**Problem requirements**
Extract the complete listing and repeat it word for word.

**Data section**
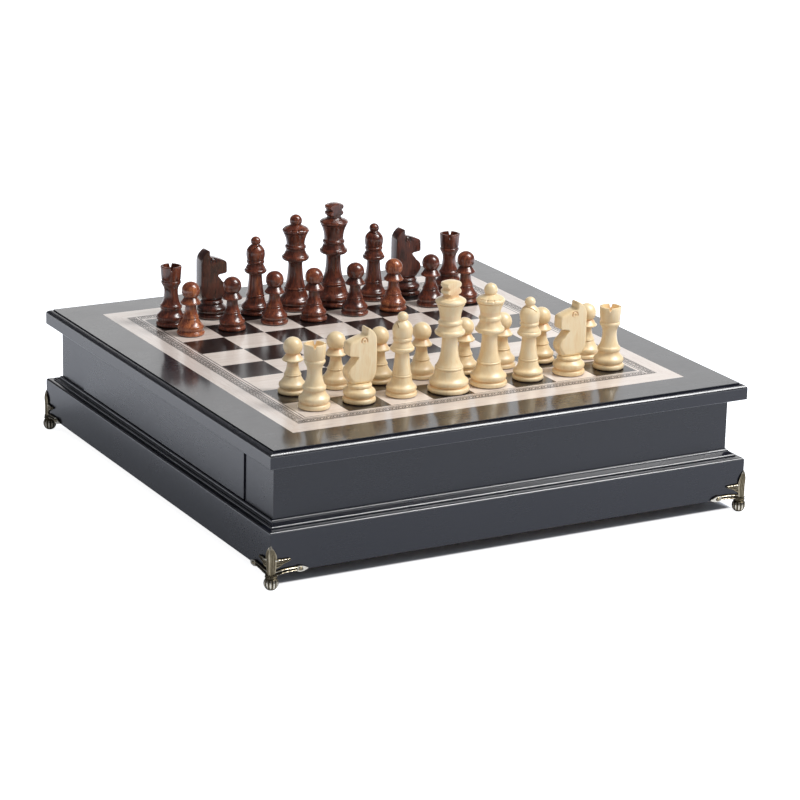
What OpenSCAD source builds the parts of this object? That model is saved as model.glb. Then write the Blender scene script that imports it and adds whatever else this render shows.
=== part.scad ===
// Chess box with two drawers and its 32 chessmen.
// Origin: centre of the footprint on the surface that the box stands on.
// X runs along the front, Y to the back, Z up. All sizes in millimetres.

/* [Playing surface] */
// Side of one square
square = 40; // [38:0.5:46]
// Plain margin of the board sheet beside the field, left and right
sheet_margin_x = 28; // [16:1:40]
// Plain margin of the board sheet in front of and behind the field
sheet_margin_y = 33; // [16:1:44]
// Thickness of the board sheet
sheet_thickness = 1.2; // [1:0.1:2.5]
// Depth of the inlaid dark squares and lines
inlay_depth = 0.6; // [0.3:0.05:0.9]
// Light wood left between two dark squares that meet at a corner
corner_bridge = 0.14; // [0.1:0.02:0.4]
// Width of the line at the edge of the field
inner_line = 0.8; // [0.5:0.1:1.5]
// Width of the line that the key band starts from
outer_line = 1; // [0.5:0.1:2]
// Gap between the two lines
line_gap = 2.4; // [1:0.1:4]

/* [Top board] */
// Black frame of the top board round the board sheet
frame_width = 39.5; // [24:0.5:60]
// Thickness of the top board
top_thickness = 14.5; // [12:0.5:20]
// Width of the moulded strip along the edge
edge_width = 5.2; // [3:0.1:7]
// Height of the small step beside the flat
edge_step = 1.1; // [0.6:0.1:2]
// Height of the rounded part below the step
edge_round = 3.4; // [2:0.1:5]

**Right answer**
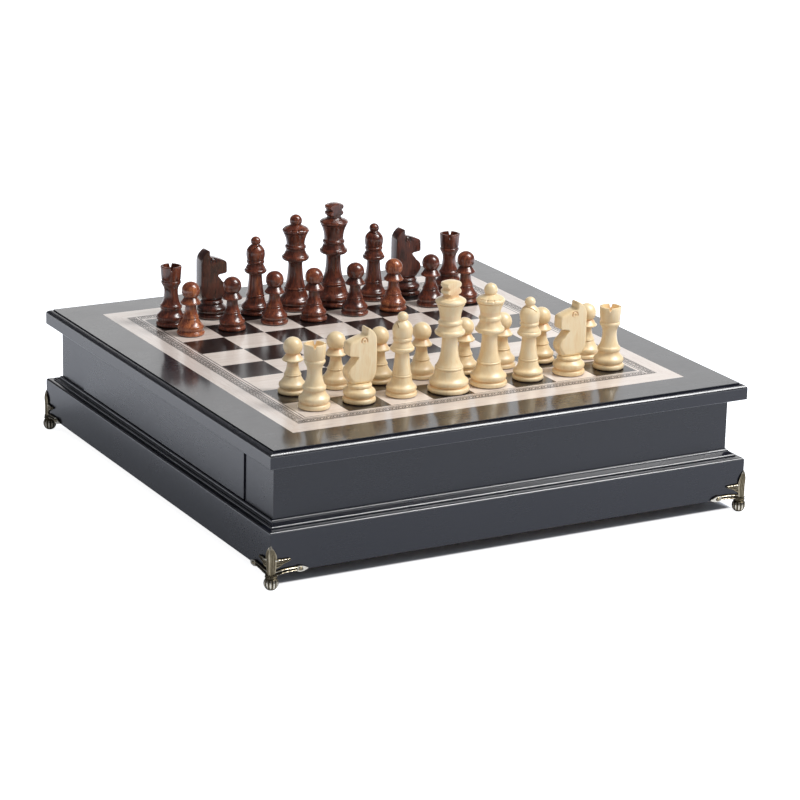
What OpenSCAD source builds the parts of this object? That model is saved as model.glb. Then write the Blender scene script that imports it and adds whatever else this render shows.
=== part.scad ===
// Chess box with two drawers and its 32 chessmen.
// Origin: centre of the footprint on the surface that the box stands on.
// X runs along the front, Y to the back, Z up. All sizes in millimetres.

/* [Playing surface] */
// Side of one square
square = 40; // [38:0.5:46]
// Plain margin of the board sheet beside the field, left and right
sheet_margin_x = 28; // [16:1:40]
// Plain margin of the board sheet in front of and behind the field
sheet_margin_y = 33; // [16:1:44]
// Thickness of the board sheet
sheet_thickness = 1.2; // [1:0.1:2.5]
// Depth of the inlaid dark squares and lines
inlay_depth = 0.6; // [0.3:0.05:0.9]
// Light wood left between two dark squares that meet at a corner
corner_bridge = 0.14; // [0.1:0.02:0.4]
// Width of the line at the edge of the field
inner_line = 0.8; // [0.5:0.1:1.5]
// Width of the line that the key band starts from
outer_line = 1; // [0.5:0.1:2]
// Gap between the two lines
line_gap = 2.4; // [1:0.1:4]

/* [Top board] */
// Black frame of the top board round the board sheet
frame_width = 39.5; // [24:0.5:60]
// Thickness of the top board
top_thickness = 14.5; // [12:0.5:20]
// Width of the moulded strip along the edge
edge_width = 5.2; // [3:0.1:7]
// Height of the small step beside the flat
edge_step = 1.1; // [0.6:0.1:2]
// Height of the rounded part below the step
edge_round = 3.4; // [2:0.1:5]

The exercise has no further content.